Day trips from Málaga

The three day trips worth the early start are Caminito del Rey, Ronda and Nerja, and all three are reachable without a car. Caminito del Rey is the standout: a restored cliff-edge boardwalk pinned to the walls of the El Chorro gorge, an hour inland, and it sells out weeks ahead in season.

Ronda gives you the gorge-spanning Puente Nuevo and a clifftop old town; Nerja pairs vast sea caves with the whitewashed mountain village of Frigiliana next door. Granada and the Alhambra make a longer but memorable day by bus or train. Start with everything you need for Caminito del Rey, then compare the best day trips from the Costa del Sol.

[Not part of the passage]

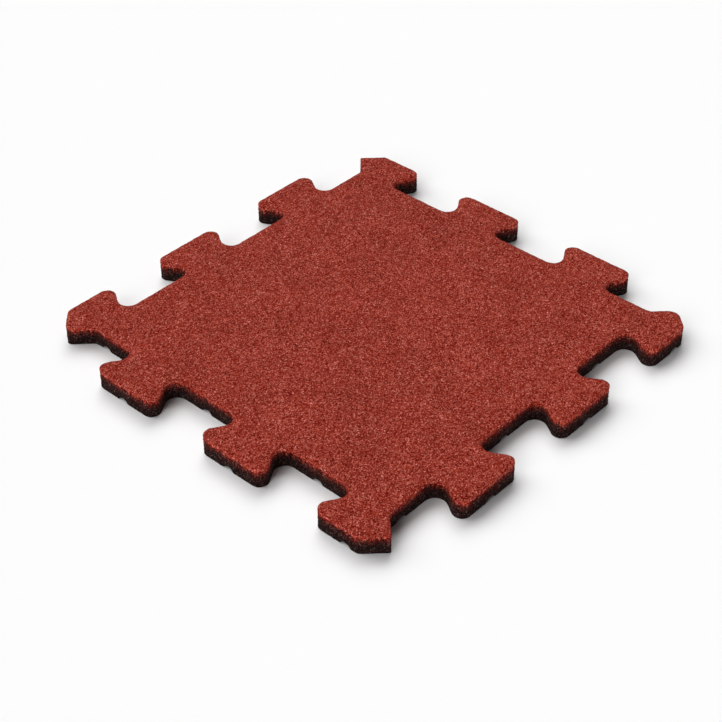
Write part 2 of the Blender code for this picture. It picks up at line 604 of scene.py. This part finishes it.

After dark, and Málaga for free

Málaga goes out late: dinner at 21:00, the first drink near 23:00, and the bars around Plaza de la Merced and Soho busy long after. Our guide to Málaga after dark maps the streets and the timing so you arrive when the locals do, not three hours early.

You can also see a lot of the city for nothing. Several big sights – Gibralfaro Castle, the Picasso Museum, the Pompidou – give away free entry on a fixed schedule, mostly late Sunday; our free things to do in Málaga maps every window. And once you have the headline sights done, the city's quieter corners – backstreet bars, lesser-known viewpoints, calmer plazas – are where a repeat visit pays off.

Is Málaga right for you? Málaga vs Marbella

Choose Málaga for culture, food and walkable history; choose the resort towns for beach-club days and marinas. Málaga is a real city first and a beach destination second, which makes it the stronger base for museums, tapas and day trips inland, and the only spot on the coast with its own international airport on the doorstep.

If your trip is mostly about long beach days, golf and nightlife, the coast to the west fits better. Glossy Marbella leans into yachts and Puerto Banús, while greener Estepona keeps the old-town charm with calmer beaches. Plenty of visitors do both – a couple of city days in Málaga, then a few slower ones on the sand.